La Pepica serves many different types of paella (including a vegetarian version). Most locals will tell you the secret to a great Valencian paella is the rice, which has been cultivated and perfected here for generations. But since Valencia is the largest port on the Mediterranean, the seafood is especially fresh, as well. In fact, La Pepica’s special house paella — which supposedly was first made for 19th-century Valencian painter Joaquin Sorolla when he visited the restaurant accompanied by other starving artists — features a variety of peeled seafood.

Once your clients have sampled a proper paella, the next step is to learn how to make one of their own. This is where Escuela De Arroces y Paella Valenciana (School of Rice and Valencian Paella) comes in.

This cooking school, located in Barrio del Carmen, in the heart of the city, offers classes in the morning (followed by a paella lunch) and then again in the afternoon (followed by dinner). It’s popular with tourists from all over the world and is even included on some cruise ships’ shore excursions.

If possible, advise clients to choose one of the Monday through Saturday morning classes, which start with a guided tour of the city’s central market. Visitors are taken around the market hall to different vendors to learn about their wares, then pick up the ingredients that will ultimately go into their paellas.
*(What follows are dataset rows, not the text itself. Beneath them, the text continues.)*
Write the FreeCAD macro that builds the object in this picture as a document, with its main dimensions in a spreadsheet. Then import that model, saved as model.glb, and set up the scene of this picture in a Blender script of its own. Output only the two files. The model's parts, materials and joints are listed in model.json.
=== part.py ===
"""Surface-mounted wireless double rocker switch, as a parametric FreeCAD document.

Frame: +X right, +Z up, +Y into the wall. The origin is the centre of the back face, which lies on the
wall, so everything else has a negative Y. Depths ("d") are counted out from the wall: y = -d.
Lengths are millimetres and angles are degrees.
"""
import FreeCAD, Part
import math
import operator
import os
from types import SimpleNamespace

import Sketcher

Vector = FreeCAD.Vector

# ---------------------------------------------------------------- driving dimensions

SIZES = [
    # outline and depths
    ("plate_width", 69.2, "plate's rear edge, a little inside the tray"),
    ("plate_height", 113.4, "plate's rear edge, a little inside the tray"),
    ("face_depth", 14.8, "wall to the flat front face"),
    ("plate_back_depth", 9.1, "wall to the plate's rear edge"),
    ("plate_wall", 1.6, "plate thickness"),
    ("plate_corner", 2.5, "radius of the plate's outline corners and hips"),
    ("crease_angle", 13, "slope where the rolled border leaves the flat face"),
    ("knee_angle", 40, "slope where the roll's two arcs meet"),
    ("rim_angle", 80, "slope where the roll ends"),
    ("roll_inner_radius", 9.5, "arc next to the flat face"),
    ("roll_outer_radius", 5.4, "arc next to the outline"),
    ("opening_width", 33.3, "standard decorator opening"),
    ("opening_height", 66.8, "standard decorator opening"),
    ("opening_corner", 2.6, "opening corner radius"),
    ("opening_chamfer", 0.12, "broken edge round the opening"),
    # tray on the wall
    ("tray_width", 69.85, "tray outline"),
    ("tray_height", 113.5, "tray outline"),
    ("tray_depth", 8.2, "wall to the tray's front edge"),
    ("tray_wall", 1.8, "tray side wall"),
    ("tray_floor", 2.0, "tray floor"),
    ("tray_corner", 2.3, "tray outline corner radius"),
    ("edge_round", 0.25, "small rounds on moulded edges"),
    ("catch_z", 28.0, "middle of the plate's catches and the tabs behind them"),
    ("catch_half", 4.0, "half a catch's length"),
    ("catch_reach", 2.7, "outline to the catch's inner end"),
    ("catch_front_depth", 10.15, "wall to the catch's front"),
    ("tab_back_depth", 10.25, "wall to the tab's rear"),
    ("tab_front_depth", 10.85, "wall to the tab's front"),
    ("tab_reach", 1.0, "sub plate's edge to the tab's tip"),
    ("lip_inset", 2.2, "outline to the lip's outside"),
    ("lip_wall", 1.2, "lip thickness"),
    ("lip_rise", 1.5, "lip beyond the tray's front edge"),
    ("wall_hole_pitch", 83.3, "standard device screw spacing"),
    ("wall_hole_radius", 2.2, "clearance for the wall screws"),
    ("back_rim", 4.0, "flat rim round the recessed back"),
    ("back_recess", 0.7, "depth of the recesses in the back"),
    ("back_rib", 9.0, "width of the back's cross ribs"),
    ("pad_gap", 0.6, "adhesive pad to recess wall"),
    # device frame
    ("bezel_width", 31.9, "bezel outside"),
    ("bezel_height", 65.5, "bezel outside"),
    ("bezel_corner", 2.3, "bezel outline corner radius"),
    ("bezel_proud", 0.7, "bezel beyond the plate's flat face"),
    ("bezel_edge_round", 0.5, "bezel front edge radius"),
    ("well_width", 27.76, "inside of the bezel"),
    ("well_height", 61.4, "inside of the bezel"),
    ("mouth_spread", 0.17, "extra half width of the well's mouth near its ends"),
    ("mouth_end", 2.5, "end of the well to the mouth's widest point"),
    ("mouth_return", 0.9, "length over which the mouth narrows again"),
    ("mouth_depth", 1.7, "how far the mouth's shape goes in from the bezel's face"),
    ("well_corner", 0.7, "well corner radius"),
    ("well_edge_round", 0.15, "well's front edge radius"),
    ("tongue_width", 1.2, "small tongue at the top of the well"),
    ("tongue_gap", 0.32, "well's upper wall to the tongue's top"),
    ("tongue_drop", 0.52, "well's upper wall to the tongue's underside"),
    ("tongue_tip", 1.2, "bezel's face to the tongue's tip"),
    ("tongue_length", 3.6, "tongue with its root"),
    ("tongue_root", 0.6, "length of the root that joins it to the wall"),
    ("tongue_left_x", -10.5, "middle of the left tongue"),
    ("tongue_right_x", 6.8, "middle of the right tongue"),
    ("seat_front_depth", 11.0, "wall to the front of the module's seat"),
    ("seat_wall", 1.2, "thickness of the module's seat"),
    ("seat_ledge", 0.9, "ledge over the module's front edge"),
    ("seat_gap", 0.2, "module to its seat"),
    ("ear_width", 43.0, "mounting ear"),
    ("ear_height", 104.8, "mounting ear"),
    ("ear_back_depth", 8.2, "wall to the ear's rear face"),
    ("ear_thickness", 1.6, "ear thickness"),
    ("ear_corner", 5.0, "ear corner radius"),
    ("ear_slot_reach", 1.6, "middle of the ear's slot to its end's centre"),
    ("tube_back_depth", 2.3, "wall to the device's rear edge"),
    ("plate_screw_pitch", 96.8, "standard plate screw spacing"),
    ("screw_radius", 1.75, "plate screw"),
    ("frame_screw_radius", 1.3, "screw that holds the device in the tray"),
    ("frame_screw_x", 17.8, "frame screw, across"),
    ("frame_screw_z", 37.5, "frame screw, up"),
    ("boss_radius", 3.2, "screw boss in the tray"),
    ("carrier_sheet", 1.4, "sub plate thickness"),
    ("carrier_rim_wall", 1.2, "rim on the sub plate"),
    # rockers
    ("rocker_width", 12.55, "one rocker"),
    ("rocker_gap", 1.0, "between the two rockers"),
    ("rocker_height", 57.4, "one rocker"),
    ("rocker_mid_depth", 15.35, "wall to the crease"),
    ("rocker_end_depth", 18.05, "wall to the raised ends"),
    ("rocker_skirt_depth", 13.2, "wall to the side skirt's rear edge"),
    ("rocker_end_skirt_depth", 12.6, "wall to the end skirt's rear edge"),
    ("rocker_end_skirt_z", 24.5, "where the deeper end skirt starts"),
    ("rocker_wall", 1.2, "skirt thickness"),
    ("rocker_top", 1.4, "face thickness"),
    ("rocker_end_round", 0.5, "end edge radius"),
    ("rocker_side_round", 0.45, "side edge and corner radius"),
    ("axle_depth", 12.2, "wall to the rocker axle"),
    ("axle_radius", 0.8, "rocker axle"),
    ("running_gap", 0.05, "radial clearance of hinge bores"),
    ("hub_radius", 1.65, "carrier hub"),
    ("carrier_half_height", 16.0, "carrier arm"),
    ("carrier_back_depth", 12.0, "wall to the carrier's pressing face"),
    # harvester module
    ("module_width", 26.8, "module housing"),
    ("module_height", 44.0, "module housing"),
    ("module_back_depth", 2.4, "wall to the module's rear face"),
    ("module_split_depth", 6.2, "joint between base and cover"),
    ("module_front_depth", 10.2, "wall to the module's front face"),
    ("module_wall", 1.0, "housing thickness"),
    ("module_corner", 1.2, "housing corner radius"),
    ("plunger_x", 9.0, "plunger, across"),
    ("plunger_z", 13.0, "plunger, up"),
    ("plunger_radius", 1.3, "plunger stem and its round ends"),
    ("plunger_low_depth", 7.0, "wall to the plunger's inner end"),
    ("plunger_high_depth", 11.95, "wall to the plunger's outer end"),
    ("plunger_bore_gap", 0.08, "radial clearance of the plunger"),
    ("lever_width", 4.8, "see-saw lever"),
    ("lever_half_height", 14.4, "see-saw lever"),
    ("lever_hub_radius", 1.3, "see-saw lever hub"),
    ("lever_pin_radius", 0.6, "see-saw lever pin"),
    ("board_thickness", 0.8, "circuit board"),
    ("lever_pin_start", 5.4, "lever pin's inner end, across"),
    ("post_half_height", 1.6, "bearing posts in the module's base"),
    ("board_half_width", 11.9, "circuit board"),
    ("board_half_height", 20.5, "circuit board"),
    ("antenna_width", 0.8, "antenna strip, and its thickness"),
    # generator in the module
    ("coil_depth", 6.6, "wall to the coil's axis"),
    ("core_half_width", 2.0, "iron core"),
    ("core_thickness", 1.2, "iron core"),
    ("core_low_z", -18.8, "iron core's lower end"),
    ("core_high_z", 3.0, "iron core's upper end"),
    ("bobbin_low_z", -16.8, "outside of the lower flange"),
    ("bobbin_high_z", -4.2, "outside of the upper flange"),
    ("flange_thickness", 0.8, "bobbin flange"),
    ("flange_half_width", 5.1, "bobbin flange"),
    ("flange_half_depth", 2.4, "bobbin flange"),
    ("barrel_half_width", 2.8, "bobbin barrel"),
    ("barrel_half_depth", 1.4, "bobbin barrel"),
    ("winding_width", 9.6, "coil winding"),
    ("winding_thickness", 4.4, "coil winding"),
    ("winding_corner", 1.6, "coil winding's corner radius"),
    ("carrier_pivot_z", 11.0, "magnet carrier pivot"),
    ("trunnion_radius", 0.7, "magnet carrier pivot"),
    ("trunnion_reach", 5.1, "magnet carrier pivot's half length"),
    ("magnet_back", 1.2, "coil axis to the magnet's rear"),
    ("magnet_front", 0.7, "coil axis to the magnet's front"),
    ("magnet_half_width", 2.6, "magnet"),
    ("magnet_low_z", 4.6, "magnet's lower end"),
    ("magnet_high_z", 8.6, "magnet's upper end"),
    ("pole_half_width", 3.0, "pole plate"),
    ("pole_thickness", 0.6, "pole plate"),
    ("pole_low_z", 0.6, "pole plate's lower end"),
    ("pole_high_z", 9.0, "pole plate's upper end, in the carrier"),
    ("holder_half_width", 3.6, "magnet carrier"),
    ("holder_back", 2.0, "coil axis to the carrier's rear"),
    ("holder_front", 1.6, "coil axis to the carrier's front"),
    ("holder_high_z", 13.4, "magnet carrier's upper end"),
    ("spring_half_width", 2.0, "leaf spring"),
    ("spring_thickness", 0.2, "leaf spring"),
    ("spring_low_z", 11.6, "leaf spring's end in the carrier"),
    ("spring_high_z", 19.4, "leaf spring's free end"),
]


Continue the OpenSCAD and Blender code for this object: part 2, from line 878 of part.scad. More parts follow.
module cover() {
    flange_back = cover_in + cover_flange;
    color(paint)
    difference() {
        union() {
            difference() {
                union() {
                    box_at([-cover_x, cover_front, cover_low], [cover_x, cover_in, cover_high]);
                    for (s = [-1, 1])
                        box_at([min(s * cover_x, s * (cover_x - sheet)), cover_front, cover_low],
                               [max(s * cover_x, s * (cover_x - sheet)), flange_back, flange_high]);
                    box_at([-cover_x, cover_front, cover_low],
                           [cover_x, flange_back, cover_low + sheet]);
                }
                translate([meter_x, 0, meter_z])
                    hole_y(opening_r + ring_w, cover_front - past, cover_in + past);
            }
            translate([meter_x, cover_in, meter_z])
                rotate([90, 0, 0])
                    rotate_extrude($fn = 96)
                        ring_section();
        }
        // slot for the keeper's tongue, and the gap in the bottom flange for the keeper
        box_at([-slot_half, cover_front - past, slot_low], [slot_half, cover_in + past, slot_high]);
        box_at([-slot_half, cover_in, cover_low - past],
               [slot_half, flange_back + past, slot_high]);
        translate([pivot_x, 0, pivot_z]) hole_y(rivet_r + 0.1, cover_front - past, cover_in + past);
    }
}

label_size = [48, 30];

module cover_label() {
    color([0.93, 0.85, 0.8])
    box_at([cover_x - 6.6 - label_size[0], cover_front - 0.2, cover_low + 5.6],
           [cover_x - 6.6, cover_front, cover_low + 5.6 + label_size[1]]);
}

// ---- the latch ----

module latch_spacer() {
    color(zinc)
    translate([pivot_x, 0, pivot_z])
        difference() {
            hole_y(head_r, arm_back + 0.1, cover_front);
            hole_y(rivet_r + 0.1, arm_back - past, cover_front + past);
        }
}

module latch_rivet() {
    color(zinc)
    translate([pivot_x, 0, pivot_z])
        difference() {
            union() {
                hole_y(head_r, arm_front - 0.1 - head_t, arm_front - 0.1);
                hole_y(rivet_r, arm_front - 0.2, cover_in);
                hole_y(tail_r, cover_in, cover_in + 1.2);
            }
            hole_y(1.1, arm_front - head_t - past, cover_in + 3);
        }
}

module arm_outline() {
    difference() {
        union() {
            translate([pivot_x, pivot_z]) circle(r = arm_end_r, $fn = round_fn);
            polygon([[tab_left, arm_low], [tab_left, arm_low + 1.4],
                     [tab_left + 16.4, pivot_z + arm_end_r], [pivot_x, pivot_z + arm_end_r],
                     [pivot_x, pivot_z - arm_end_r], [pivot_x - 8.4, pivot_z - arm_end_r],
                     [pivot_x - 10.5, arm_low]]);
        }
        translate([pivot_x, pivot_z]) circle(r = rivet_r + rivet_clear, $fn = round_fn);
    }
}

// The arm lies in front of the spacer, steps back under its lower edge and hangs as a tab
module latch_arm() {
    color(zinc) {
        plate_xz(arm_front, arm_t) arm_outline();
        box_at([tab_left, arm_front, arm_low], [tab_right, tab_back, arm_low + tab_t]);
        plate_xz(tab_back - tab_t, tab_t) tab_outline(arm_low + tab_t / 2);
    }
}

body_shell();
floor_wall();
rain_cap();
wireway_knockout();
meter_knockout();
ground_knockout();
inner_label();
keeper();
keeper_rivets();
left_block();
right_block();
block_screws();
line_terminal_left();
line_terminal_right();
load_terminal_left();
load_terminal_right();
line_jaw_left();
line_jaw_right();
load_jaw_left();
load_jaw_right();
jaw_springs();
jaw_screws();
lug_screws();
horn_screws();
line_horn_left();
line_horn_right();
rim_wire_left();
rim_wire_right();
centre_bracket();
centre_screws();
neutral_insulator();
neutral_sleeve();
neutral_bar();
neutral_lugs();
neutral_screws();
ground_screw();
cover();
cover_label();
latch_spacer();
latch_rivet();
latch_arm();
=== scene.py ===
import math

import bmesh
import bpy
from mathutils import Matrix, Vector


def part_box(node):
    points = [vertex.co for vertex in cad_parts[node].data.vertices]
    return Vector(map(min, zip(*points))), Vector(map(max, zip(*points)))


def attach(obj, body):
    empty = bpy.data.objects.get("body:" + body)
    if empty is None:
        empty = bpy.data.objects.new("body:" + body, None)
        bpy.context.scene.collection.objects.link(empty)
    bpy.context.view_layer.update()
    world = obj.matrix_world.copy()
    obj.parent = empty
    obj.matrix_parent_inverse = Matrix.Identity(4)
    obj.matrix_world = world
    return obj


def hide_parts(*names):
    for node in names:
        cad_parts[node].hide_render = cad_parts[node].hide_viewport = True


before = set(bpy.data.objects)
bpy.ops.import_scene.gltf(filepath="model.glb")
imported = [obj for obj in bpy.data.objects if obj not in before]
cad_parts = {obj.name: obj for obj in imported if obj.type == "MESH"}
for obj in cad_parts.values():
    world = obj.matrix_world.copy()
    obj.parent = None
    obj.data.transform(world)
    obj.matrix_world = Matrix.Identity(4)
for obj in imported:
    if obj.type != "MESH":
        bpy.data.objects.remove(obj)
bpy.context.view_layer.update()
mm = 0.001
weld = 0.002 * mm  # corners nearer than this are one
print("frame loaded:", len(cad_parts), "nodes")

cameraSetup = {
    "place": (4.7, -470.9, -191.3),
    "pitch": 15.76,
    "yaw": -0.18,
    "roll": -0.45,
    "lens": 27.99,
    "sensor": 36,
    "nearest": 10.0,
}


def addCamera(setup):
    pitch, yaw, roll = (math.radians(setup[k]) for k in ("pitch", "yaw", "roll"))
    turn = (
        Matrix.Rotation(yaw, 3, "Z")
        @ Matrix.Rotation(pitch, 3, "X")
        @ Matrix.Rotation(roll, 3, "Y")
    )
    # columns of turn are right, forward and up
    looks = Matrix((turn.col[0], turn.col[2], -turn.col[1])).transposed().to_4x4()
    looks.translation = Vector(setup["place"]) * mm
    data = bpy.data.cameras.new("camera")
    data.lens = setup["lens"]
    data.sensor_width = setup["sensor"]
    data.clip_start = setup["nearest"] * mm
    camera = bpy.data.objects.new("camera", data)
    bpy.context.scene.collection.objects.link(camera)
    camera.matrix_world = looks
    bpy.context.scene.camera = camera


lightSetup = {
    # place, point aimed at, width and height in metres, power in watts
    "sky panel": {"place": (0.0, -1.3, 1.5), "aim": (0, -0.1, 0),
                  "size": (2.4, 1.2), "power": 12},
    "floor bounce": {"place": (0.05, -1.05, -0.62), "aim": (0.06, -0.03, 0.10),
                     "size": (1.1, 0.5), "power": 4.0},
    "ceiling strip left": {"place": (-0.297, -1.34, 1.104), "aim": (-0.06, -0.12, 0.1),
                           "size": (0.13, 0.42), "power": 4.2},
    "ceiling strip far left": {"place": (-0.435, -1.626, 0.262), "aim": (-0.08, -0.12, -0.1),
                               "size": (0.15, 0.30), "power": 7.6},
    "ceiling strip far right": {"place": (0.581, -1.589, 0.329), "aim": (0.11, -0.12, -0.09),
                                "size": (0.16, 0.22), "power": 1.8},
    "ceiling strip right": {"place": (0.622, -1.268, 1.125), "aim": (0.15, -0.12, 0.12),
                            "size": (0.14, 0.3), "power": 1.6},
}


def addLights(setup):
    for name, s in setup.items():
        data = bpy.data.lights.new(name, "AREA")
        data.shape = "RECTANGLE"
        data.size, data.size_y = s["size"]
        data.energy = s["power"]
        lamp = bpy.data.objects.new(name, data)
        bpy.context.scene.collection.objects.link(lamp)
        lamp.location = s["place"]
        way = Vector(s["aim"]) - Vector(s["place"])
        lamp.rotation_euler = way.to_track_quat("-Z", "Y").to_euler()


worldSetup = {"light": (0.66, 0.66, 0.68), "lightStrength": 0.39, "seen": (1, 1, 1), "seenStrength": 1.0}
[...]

After a short walk from the market to the school, chef Jose Manuel Benito begins the lesson. Chef Benito might be as talented at entertaining groups as he is in the kitchen. He’s a natural storyteller, offering history, culture and philosophy lessons as he cooks, and he makes the experience fun for beginners and experts alike.

Once the paellas are made, students and faculty sit down to a meal — sampling each other’s creations and picking their favorites — all accompanied by excellent Spanish wines, of course.

The market tour, cooking workshop and meal runs about $67 per person ($92 for seafood paella). The cost for children ages 12 and under is $43. Contact the school for travel agent commission.

Valencia offers clients plenty to see and do, but paella-making provides an especially delicious way to feast on local culture.